Vielleicht habe ich nicht nur ein problem mit ein paar hunder Hausbesetzern. Vielleicht sind das nur die LEute, die ihr Bedürfnis wirklich ausleben wollen auch ohne Rücksicht auf Sanktionen oder Nachteile, aber ich habe millionen Menschen im HIntergrund, die gut verstehen können, warum einer in so einer Kommune lebt und viele Gedanken, die die Linksextremen haben teilen.
Das muss ich untersuchen als staat, ich muss die Gründe dafür kennen, dass politische Gewalt anwächst bzw. mehr Leute gewaltbereit sind.

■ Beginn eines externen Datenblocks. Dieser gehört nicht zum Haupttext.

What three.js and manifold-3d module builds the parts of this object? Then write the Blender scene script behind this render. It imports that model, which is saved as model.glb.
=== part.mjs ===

Das Individuum mag einen dummen grund haben. Der Löwe wollte halt kämpfen, der toxische Spieler hatte halt Bock zu trollen. Aber die Gründe einer Gruppe sind meist deutlich komplexer und indirekter, als es auf den ersten Blick scheint und es lohnt sich immer, zu verstehen, was da eigentlich passiert.
Früher waren verschwörungstheoretiker nette jungs mit nem fox mulder "I want to believe poster" und hingen auf allmy rum um über aliens zu quatschen. Heute töten sie Juden in Halle. Unterschied, muss man sich fragen warum.
GEnauso muss man sich fragen, warum . Genauso muss man sich schon fragen, warum gerade jetzt linksextrem motivierte gewalt ansteigt. Das kommt ja nicht von ungefähr, weil plötzlich mehr menschen einfach so zufällig sich zur politisch motivierten gewalt entscheiden. Peer group hin oder her, du kannst mit deinen linksextremen freunden auch einfach zusammen sitzen und saufen. Machen die meisten auch so. Wenn dort von mehr Menschen Steine geworfen werden oder Brandattacken ausgeführt werden als vorher, hat das irgendwelche Gründe, die wichtig sind.